## SUPPLIED MATERIAL:
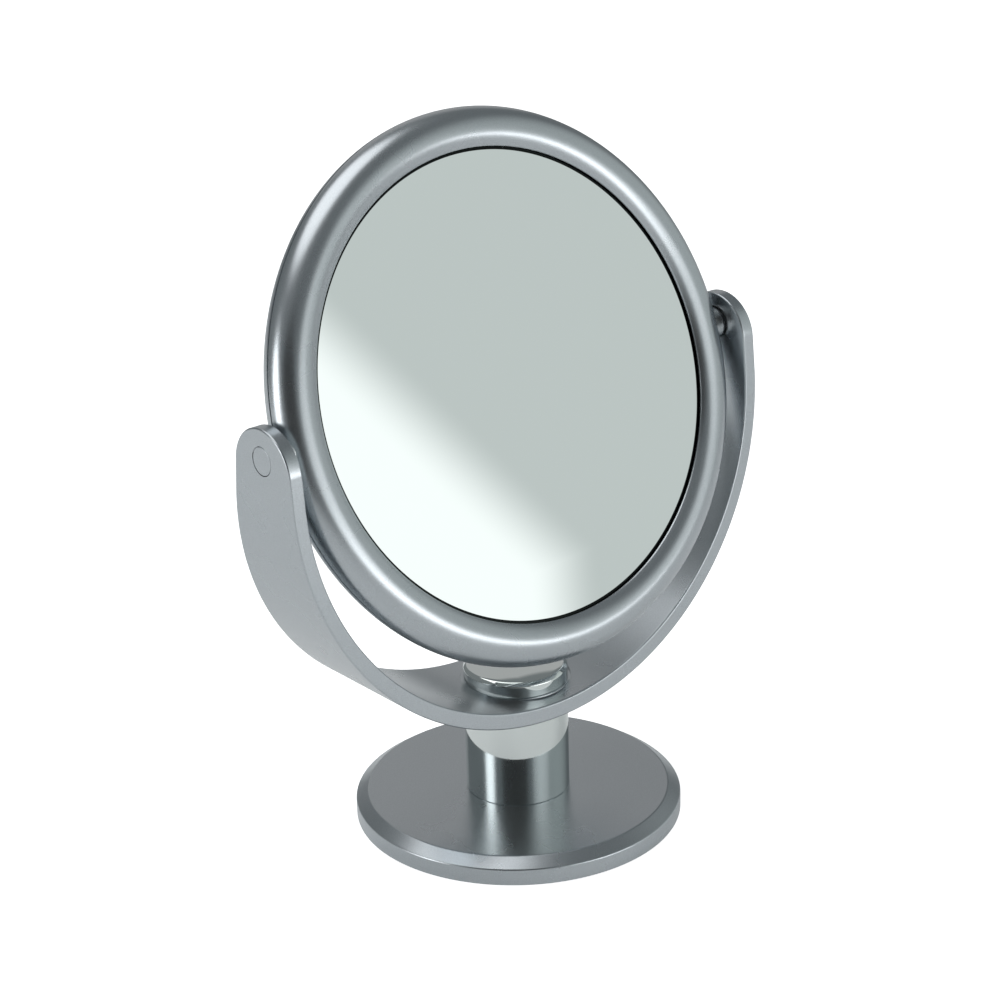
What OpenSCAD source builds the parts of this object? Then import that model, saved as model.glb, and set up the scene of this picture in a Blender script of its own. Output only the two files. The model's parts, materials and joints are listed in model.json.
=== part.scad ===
// Free-standing two-sided shaving mirror: a weighted round foot, a short
// bright tube, a tapering band yoke and a round head that turns over
// between the arms. Z is up, the front faces -Y, the pivot axis lies along X,
// and the origin is the middle of the foot's underside.

/* [Foot] */
// Diameter of the foot
base_d = 104; // [86:1:130]
// Height of the foot's flat top above the table
base_h = 8.5; // [8.2:0.1:12]
// Width of the bevel around the foot's top
base_bevel_w = 4; // [2:0.5:8]
// Height of that bevel
base_bevel_h = 2.7; // [1.5:0.1:3.5]
// Thickness of the foot cover's top
base_top_t = 2.5; // [2:0.1:2.8]
// Thickness of the foot cover's rim
base_rim_t = 3.2; // [2.4:0.1:5]
// Gap under the cover's rim, so that only the pad touches the table
rim_lift = 0.4; // [0.2:0.1:0.8]
// Thickness of the soft pad
pad_t = 1; // [0.8:0.1:1.5]
// Distance from the weight's rim in to the circle of its screws
screw_inset = 14.5; // [8:0.5:18]

/* [Post] */
// Diameter of the bright tube and of the cap above it
post_d = 33; // [27:0.5:40]
// Length of the tube
post_len = 33; // [25:1:80]
// Wall of the tube
post_wall = 1.2; // [0.8:0.1:2]
// Height of the plugs inside the tube
plug_h = 8; // [5:0.5:12]
// Diameter of the tie bolt
bolt_d = 6; // [5:0.5:8]
// Overall height of the cap
cap_h = 6.2; // [5.5:0.1:8]

/* [Yoke] */
// Thickness of the yoke's band
yoke_t = 4.5; // [3.6:0.1:6]
// Half the band's width at its floor
floor_half_w = 22.6; // [18:0.2:30]
// Half the band's width at the arm ends
arm_half_w = 13.5; // [11:0.1:17]
// Room between the turning head and the yoke's floor
floor_room = 12.3; // [10:0.1:40]
// Distance from the pivot axis to the tip of each arm
arm_tip = 9.8; // [8:0.1:12]
// Thickness of the band in the middle of its floor
floor_t = 5.1; // [4.6:0.1:6.2]
// Depth of the flat seat for the tube in the band's round underside
seat_depth = 1.3; // [0.6:0.1:1.7]
// How far the flat seats for the tube and the cap run past them
flat_margin = 1; // [0.5:0.1:3]

/* [Head] */
// Outside diameter of the head
head_d = 170; // [140:1:206]
// Thickness of the head, which is also the rim's round section
head_t = 15.4; // [12.8:0.1:18.6]
// How much of that round section the opening cuts away
lip_cut = 2.4; // [2:0.1:3]
// Wall of the two rim shells
shell_t = 2; // [1.6:0.1:2.4]
// Thickness of the flat glass
glass_t = 3; // [2.5:0.1:3.6]
// Thickness of the magnifying glass
magnifier_t = 2; // [1.6:0.1:2.4]
// Gap between the two glasses at their middles
glass_gap = 1.04; // [0.6:0.02:1.2]
// How far the glass lies below the rim's lip
lip_h = 1; // [0.8:0.1:1.4]
// How far each glass reaches under the lip
glass_overlap = 3; // [2:0.1:3.6]
// Angle that the head leans back at rest
lean = 20; // [0:1:30]

/* [Pivots] */
// Gap between the head's rim and each arm
arm_gap = 1.5; // [1.2:0.1:3]
// Diameter of the pivot pins
pin_d = 5; // [4:0.5:6]
// Diameter of the pins' flush heads
pin_head_d = 8.6; // [7:0.1:10.4]
// Thickness of the pins' heads
pin_head_t = 1.6; // [1.2:0.1:2]
// Outside diameter of the bushes' collars
collar_d = 11; // [9.4:0.1:13]
// Diameter of the bushes' sleeves
sleeve_d = 8; // [7.2:0.1:9]
// Thickness of each pivot washer
washer_t = 0.45; // [0.3:0.05:0.5]

/* [Fits] */
// Gap of a sliding or dropped-in fit
slip = 0.1; // [0.05:0.01:0.15]
// Radial gap between a pin and its bush
running_gap = 0.03; // [0.02:0.01:0.08]
// Fine gap around a pin's head
head_gap = 0.2; // [0.1:0.05:0.3]

/* [Hidden] */
$fn = 128;
fine_fn = 256;
curve_fn = 1440;
eps = 0.01;
cut = 1; // how far a cutting shape runs past the face that it opens
room = 2 * slip; // gap around a piece that only needs room
base_r = base_d / 2;
post_r = post_d / 2;
head_r = head_d / 2;
bolt_hole_r = bolt_d / 2 + room;

// foot
cover_underside_z = base_h - base_top_t;
bevel_start_z = base_h - base_bevel_h;
cavity_r = base_r - base_rim_t;
pad_ledge = 0.9;
pad_r = cavity_r + pad_ledge;
weight_r = cavity_r - room - slip;
weight_top_z = cover_underside_z - room;
screw_count = 3;
screw_circle_r = weight_r - screw_inset;
screw_r = 1.25;
screw_boss_r = 3;
screw_boss_z = pad_t + 1.6;
screw_head_r = 4.5;
screw_head_t = 1.2;
screw_head_z = screw_boss_z - screw_head_t - slip;
screw_bite = 1.2;

// tie bolt stack, from the cover's underside down
flat_washer_r = bolt_d / 2 + 8;
flat_washer_t = 1.2;
weight_bore_r = flat_washer_r + 3;
lock_washer_r = bolt_d / 2 + 2.2;
lock_washer_t = 1.2;
lock_washer_slot = 0.8;
lock_washer_z = cover_underside_z - flat_washer_t - lock_washer_t;
bolt_head_r = bolt_d / 2 + 3;
bolt_head_t = 1.8;
bolt_head_z = lock_washer_z - bolt_head_t;
bolt_socket_w = 4;
bolt_socket_depth = 1.2;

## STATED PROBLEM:
All of the data shown above must be copied exactly.

## EXPECTED ANSWER:
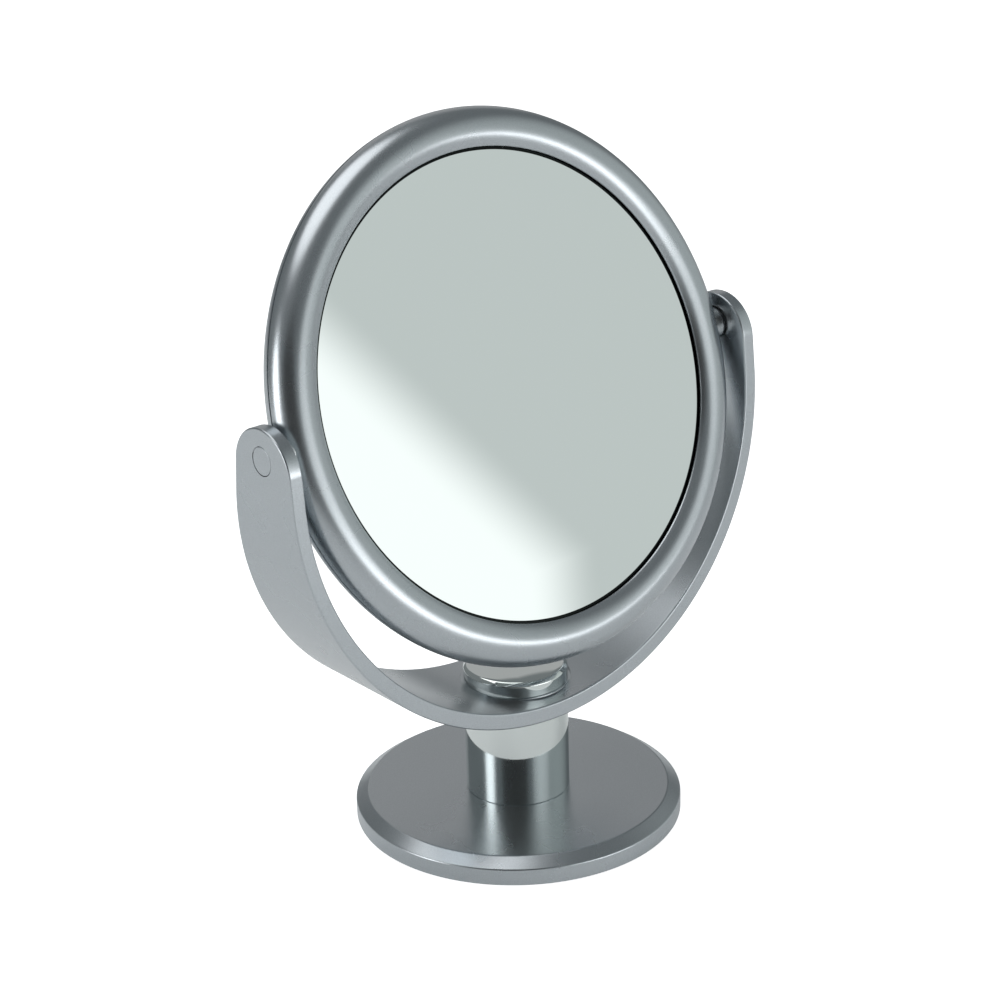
What OpenSCAD source builds the parts of this object? Then import that model, saved as model.glb, and set up the scene of this picture in a Blender script of its own. Output only the two files. The model's parts, materials and joints are listed in model.json.
=== part.scad ===
// Free-standing two-sided shaving mirror: a weighted round foot, a short
// bright tube, a tapering band yoke and a round head that turns over
// between the arms. Z is up, the front faces -Y, the pivot axis lies along X,
// and the origin is the middle of the foot's underside.

/* [Foot] */
// Diameter of the foot
base_d = 104; // [86:1:130]
// Height of the foot's flat top above the table
base_h = 8.5; // [8.2:0.1:12]
// Width of the bevel around the foot's top
base_bevel_w = 4; // [2:0.5:8]
// Height of that bevel
base_bevel_h = 2.7; // [1.5:0.1:3.5]
// Thickness of the foot cover's top
base_top_t = 2.5; // [2:0.1:2.8]
// Thickness of the foot cover's rim
base_rim_t = 3.2; // [2.4:0.1:5]
// Gap under the cover's rim, so that only the pad touches the table
rim_lift = 0.4; // [0.2:0.1:0.8]
// Thickness of the soft pad
pad_t = 1; // [0.8:0.1:1.5]
// Distance from the weight's rim in to the circle of its screws
screw_inset = 14.5; // [8:0.5:18]

/* [Post] */
// Diameter of the bright tube and of the cap above it
post_d = 33; // [27:0.5:40]
// Length of the tube
post_len = 33; // [25:1:80]
// Wall of the tube
post_wall = 1.2; // [0.8:0.1:2]
// Height of the plugs inside the tube
plug_h = 8; // [5:0.5:12]
// Diameter of the tie bolt
bolt_d = 6; // [5:0.5:8]
// Overall height of the cap
cap_h = 6.2; // [5.5:0.1:8]

/* [Yoke] */
// Thickness of the yoke's band
yoke_t = 4.5; // [3.6:0.1:6]
// Half the band's width at its floor
floor_half_w = 22.6; // [18:0.2:30]
// Half the band's width at the arm ends
arm_half_w = 13.5; // [11:0.1:17]
// Room between the turning head and the yoke's floor
floor_room = 12.3; // [10:0.1:40]
// Distance from the pivot axis to the tip of each arm
arm_tip = 9.8; // [8:0.1:12]
// Thickness of the band in the middle of its floor
floor_t = 5.1; // [4.6:0.1:6.2]
// Depth of the flat seat for the tube in the band's round underside
seat_depth = 1.3; // [0.6:0.1:1.7]
// How far the flat seats for the tube and the cap run past them
flat_margin = 1; // [0.5:0.1:3]

/* [Head] */
// Outside diameter of the head
head_d = 170; // [140:1:206]
// Thickness of the head, which is also the rim's round section
head_t = 15.4; // [12.8:0.1:18.6]
// How much of that round section the opening cuts away
lip_cut = 2.4; // [2:0.1:3]
// Wall of the two rim shells
shell_t = 2; // [1.6:0.1:2.4]
// Thickness of the flat glass
glass_t = 3; // [2.5:0.1:3.6]
// Thickness of the magnifying glass
magnifier_t = 2; // [1.6:0.1:2.4]
// Gap between the two glasses at their middles
glass_gap = 1.04; // [0.6:0.02:1.2]
// How far the glass lies below the rim's lip
lip_h = 1; // [0.8:0.1:1.4]
// How far each glass reaches under the lip
glass_overlap = 3; // [2:0.1:3.6]
// Angle that the head leans back at rest
lean = 20; // [0:1:30]

/* [Pivots] */
// Gap between the head's rim and each arm
arm_gap = 1.5; // [1.2:0.1:3]
// Diameter of the pivot pins
pin_d = 5; // [4:0.5:6]
// Diameter of the pins' flush heads
pin_head_d = 8.6; // [7:0.1:10.4]
// Thickness of the pins' heads
pin_head_t = 1.6; // [1.2:0.1:2]
// Outside diameter of the bushes' collars
collar_d = 11; // [9.4:0.1:13]
// Diameter of the bushes' sleeves
sleeve_d = 8; // [7.2:0.1:9]
// Thickness of each pivot washer
washer_t = 0.45; // [0.3:0.05:0.5]

/* [Fits] */
// Gap of a sliding or dropped-in fit
slip = 0.1; // [0.05:0.01:0.15]
// Radial gap between a pin and its bush
running_gap = 0.03; // [0.02:0.01:0.08]
// Fine gap around a pin's head
head_gap = 0.2; // [0.1:0.05:0.3]

/* [Hidden] */
$fn = 128;
fine_fn = 256;
curve_fn = 1440;
eps = 0.01;
cut = 1; // how far a cutting shape runs past the face that it opens
room = 2 * slip; // gap around a piece that only needs room
base_r = base_d / 2;
post_r = post_d / 2;
head_r = head_d / 2;
bolt_hole_r = bolt_d / 2 + room;

// foot
cover_underside_z = base_h - base_top_t;
bevel_start_z = base_h - base_bevel_h;
cavity_r = base_r - base_rim_t;
pad_ledge = 0.9;
pad_r = cavity_r + pad_ledge;
weight_r = cavity_r - room - slip;
weight_top_z = cover_underside_z - room;
screw_count = 3;
screw_circle_r = weight_r - screw_inset;
screw_r = 1.25;
screw_boss_r = 3;
screw_boss_z = pad_t + 1.6;
screw_head_r = 4.5;
screw_head_t = 1.2;
screw_head_z = screw_boss_z - screw_head_t - slip;
screw_bite = 1.2;

// tie bolt stack, from the cover's underside down
flat_washer_r = bolt_d / 2 + 8;
flat_washer_t = 1.2;
weight_bore_r = flat_washer_r + 3;
lock_washer_r = bolt_d / 2 + 2.2;
lock_washer_t = 1.2;
lock_washer_slot = 0.8;
lock_washer_z = cover_underside_z - flat_washer_t - lock_washer_t;
bolt_head_r = bolt_d / 2 + 3;
bolt_head_t = 1.8;
bolt_head_z = lock_washer_z - bolt_head_t;
bolt_socket_w = 4;
bolt_socket_depth = 1.2;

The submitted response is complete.